Le résultat de cet échange a permis de confirmer qu’Elon Musk était favorable au DSA et qu’un test de résistance au siège de Twitter début 2023 aura lieu, afin d’évaluer sa mise à conformité.
La deuxième personnalité européenne qui a élevé la voix est Emmanuel Macron, lors de sa visite aux USA. Le président de la République Française et le dirigeant de Twitter ont pu se rencontrer en Louisiane. Cet échange, rappelant sensiblement celui avec Thierry Breton, a permis de marquer la position européenne sur les contenus haineux en ligne.
Toutefois, il ressort deux points importants. Elon Musk a confirmé la présence de Twitter dans l’appel de Christchurch, qui est un mouvement composé d’États, d’entreprises et d’ONG qui luttent contre la diffusion des contenus terroristes et extrémistes sur internet. En participant à cet appel, lesdits contenus devront être retirés dans l’heure.
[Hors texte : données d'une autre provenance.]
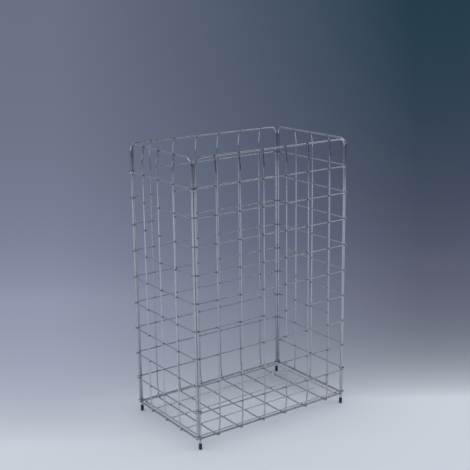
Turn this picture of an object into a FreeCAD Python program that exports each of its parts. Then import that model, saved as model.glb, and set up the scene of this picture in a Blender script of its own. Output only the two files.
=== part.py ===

Aussi, cette discussion claire et sincère a permis d’aborder la question de la protection des enfants en ligne, un combat partagé par Elon Musk. Ainsi la mise en place d’outils permettant une meilleure vérification de l’âge, la détection des prédateurs sexuels plus rapidement ainsi que de lutter contre le cyberharcèlement ont été des sujets débattus par les deux hommes.